By Mia Nurmamat
Copyright scmp
China has pledged to safeguard the legitimate rights of its companies operating in the United States and work to stabilise economic and trade relations, as Beijing and Washington seek progress in ongoing trade negotiations.
Minister of Commerce Wang Wentao convened a round-table meeting in New York on Tuesday with executives from more than a dozen Chinese companies operating in the US, joined by the head of the China General Chamber of Commerce in the US.
Wang warned that the global trade environment and rules were being “severely undermined” by unilateralism and protectionism, urging Chinese companies in the US to “get a handle on the current situation” and “respond proactively”.
He encouraged firms to pursue diversified strategies and compliant operations, urging them to “seek certainty amid uncertainty” while also working together to maintain mutual support.
“We will work to stabilise China-US economic and trade ties and will firmly safeguard the legitimate rights of Chinese companies,” Wang said, according to a ministry statement on Wednesday.

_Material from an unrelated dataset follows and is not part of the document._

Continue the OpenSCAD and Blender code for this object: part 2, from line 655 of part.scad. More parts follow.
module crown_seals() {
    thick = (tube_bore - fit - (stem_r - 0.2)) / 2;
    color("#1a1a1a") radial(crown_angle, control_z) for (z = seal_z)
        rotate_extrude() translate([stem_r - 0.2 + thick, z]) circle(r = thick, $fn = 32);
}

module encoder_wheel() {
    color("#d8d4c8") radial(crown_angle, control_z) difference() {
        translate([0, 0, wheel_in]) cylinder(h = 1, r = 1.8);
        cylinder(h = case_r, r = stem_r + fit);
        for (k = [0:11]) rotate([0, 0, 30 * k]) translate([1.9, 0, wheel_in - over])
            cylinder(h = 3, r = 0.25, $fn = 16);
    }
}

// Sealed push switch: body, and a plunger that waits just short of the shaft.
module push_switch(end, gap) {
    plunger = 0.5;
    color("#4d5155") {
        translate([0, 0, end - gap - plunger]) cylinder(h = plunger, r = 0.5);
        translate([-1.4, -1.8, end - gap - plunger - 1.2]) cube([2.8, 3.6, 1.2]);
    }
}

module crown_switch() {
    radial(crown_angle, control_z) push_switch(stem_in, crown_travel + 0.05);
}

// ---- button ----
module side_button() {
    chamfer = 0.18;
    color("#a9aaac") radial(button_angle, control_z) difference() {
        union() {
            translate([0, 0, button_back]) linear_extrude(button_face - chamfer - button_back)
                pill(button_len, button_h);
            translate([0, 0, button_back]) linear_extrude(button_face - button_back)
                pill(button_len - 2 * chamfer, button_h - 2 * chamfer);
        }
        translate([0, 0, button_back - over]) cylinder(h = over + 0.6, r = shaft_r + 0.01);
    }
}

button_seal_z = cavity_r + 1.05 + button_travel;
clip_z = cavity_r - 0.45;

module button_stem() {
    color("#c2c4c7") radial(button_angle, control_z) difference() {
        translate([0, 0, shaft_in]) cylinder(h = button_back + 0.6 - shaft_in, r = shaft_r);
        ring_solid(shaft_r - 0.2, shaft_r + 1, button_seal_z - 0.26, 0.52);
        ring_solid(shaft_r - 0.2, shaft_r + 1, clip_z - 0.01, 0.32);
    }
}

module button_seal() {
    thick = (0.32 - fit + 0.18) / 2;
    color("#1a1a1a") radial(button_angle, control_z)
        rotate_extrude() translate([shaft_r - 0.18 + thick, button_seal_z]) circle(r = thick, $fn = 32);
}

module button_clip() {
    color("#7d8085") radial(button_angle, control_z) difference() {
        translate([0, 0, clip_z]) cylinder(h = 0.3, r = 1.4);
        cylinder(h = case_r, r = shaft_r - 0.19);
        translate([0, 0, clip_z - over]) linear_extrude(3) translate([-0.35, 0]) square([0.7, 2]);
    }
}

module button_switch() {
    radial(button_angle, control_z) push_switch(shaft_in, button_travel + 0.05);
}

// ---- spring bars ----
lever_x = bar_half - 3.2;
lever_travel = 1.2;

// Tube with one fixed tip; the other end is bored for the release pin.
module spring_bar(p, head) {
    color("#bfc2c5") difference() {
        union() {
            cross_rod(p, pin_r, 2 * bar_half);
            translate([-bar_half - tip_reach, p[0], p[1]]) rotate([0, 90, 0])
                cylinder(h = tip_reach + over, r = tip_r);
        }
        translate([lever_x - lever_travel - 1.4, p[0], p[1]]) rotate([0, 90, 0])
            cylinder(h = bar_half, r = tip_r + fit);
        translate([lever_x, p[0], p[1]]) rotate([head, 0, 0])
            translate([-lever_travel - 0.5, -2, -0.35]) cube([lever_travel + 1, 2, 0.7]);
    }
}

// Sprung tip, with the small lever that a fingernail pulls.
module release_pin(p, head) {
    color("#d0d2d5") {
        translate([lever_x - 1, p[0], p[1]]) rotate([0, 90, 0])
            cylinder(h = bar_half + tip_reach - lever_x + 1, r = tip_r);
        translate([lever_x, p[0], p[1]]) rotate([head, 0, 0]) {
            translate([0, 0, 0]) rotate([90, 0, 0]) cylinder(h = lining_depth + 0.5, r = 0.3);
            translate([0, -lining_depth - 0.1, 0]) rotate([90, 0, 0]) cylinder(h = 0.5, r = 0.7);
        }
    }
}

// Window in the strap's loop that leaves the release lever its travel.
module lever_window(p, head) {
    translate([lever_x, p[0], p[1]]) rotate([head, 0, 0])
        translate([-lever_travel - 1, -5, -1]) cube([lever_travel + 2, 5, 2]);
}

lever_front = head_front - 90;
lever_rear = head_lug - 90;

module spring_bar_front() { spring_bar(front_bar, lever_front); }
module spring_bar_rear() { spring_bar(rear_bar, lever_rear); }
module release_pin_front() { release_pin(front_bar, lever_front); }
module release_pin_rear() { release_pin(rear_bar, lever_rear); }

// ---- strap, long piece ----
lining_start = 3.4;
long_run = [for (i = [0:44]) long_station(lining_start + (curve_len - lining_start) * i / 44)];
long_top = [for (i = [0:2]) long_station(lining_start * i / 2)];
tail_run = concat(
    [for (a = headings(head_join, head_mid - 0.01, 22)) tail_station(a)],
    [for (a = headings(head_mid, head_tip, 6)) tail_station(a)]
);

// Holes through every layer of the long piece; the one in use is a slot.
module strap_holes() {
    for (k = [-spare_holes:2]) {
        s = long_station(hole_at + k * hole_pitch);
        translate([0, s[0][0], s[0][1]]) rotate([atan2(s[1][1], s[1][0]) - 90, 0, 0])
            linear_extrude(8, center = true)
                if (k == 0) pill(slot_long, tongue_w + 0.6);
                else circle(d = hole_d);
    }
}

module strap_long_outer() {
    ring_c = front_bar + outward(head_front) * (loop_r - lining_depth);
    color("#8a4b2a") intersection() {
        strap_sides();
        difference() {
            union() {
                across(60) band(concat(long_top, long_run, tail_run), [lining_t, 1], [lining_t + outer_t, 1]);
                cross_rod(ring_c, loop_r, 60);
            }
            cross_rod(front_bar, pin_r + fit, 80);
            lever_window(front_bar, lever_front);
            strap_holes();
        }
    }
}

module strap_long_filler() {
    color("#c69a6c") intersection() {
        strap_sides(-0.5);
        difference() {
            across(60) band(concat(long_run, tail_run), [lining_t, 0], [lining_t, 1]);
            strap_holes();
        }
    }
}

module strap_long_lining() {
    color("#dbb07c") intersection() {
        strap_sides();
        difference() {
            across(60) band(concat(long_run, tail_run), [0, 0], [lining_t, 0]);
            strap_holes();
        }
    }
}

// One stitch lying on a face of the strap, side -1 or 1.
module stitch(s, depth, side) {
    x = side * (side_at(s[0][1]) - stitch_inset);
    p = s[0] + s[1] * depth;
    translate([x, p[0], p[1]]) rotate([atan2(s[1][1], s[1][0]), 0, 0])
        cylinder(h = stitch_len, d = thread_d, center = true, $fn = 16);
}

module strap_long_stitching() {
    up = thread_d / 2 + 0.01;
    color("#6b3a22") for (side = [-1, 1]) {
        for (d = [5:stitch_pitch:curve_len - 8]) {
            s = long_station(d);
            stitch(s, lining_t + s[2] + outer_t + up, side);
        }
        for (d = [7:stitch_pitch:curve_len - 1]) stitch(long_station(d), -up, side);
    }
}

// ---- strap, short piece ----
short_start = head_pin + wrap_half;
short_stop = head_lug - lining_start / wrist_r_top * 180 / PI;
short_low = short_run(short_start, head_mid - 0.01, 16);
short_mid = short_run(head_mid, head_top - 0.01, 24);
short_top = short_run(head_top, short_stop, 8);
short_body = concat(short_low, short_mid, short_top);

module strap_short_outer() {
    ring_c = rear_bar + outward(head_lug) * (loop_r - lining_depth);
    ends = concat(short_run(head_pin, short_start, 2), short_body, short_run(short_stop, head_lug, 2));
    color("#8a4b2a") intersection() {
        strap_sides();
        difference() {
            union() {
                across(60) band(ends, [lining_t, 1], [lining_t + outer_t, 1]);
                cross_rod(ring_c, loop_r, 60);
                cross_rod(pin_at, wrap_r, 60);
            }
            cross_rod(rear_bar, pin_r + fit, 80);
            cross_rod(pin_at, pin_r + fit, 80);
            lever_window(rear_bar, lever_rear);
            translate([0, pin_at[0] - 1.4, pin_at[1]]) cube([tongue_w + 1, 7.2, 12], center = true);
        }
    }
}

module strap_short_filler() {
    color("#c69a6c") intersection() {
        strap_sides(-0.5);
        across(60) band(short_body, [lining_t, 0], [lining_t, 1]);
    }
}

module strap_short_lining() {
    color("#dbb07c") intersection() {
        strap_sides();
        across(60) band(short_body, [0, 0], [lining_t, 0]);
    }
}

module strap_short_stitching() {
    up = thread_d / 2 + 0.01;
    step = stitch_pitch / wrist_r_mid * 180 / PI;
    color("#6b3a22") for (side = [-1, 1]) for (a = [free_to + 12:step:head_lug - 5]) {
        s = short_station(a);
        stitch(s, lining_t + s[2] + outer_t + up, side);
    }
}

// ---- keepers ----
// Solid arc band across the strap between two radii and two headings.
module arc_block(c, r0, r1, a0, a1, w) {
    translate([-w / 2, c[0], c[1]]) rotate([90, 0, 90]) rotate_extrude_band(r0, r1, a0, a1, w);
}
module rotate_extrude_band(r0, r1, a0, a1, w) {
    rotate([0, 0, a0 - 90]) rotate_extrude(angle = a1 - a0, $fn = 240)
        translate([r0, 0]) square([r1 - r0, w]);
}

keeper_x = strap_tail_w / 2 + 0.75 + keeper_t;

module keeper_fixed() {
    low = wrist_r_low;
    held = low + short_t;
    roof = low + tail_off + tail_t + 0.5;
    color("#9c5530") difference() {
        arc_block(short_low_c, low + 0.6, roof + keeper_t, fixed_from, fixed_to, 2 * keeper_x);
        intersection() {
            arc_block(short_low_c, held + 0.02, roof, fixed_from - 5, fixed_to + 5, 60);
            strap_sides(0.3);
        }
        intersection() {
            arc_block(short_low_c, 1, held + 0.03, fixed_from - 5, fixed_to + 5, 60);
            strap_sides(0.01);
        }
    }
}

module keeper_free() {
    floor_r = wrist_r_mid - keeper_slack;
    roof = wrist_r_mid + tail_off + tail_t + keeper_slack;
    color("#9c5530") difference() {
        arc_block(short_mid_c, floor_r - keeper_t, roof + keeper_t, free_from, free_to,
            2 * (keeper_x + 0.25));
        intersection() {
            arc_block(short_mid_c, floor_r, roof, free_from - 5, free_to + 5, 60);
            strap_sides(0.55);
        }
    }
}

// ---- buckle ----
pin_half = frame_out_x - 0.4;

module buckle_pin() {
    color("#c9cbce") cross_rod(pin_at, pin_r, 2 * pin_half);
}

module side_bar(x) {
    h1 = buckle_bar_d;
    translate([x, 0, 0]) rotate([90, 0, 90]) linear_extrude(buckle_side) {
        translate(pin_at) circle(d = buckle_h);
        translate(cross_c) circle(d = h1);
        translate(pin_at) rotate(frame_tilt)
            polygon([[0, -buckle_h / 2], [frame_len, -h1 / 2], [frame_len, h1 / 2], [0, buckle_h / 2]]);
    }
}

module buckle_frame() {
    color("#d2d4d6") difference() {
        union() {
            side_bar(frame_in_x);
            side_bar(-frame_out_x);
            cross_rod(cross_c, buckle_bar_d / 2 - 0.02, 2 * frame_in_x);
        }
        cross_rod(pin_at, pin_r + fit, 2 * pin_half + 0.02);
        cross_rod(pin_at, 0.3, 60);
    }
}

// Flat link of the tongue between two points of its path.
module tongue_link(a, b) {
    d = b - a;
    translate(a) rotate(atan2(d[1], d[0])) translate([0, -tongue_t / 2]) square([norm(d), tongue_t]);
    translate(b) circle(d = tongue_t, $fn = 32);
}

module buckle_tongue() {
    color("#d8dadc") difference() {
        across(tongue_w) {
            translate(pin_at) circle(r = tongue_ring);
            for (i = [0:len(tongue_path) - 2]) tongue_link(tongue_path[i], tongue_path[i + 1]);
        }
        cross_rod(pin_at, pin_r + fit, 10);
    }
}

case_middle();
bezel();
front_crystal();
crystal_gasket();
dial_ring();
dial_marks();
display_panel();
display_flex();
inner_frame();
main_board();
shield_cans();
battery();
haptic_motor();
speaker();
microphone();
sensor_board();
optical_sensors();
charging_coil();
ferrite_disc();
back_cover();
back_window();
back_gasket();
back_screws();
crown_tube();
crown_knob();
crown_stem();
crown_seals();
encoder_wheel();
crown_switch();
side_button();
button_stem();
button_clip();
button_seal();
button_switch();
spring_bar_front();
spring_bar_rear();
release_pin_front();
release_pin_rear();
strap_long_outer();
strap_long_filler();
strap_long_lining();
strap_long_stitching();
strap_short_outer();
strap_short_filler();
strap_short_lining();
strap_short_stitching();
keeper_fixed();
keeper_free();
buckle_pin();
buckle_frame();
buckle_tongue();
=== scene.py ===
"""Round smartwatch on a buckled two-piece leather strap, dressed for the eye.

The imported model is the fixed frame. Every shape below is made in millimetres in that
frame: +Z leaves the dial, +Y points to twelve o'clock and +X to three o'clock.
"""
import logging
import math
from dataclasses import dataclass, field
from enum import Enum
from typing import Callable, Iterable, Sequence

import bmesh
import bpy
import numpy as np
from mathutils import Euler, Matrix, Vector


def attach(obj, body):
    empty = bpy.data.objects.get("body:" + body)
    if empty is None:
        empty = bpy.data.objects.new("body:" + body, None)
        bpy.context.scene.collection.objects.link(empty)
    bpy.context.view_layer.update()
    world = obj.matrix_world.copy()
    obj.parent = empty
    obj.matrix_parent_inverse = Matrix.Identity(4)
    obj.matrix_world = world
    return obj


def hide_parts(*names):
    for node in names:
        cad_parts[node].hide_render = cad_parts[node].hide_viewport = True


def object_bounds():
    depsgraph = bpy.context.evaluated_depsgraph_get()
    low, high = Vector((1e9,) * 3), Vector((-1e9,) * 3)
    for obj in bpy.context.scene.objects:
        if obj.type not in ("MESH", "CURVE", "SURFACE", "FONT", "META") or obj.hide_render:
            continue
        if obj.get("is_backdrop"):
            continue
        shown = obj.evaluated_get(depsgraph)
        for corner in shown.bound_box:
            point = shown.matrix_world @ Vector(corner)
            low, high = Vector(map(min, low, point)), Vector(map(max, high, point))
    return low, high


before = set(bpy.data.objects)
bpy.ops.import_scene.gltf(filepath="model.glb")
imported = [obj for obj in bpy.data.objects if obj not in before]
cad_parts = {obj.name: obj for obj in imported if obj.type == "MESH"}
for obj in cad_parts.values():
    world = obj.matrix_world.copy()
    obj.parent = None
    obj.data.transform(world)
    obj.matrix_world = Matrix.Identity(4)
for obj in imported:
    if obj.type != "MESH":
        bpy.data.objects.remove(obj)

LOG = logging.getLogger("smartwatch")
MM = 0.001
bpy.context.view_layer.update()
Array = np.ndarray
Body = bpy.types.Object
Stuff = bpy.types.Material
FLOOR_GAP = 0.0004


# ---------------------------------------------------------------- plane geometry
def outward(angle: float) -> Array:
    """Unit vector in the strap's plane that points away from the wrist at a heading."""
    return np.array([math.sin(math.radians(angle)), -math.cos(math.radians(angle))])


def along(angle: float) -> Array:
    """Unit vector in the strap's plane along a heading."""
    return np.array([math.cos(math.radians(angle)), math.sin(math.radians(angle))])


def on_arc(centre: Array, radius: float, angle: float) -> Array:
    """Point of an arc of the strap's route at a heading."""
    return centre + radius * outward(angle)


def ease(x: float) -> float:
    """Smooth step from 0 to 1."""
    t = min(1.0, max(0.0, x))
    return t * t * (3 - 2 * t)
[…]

The companies represented sectors including finance, logistics, cross-border e-commerce, petrochemicals, telecoms, rail transit, auto parts, new energy, and pharmaceuticals, the statement said.
The minister also expressed optimism about a favourable environment for mutually beneficial cooperation between enterprises of both countries, and he highlighted that multiple rounds of trade talks between China and the US had yielded a series of agreements that “helped stabilise bilateral economic and trade relations”.
His remarks followed a phone call last week between President Xi Jinping and US President Donald Trump, which analysts have said could help pave the way for a meeting of the presidents at next month’s Asia-Pacific Economic Cooperation summit in South Korea.
In the meantime, Trump is expected to sign a deal on Thursday regarding TikTok’s operations in the US, according to Reuters, as the fate of the Chinese-owned platform remains a flashpoint in their trade tensions.
The minister also urged businesses to “oppose the externalisation of internal involution”. In the context of business, “involution” refers to cutthroat, low-quality price competition fuelled by excess capacity – known in Chinese as neijuan – where companies slash margins to undercut rivals for short-term gains.
Beijing has been seeking to curb such practices.
In July, China’s top leadership called for tighter regulation of “disorderly low-price competition” among businesses, warning that such behaviour undermines innovation, hampers efficiency, and impedes industrial upgrades and product-quality improvements.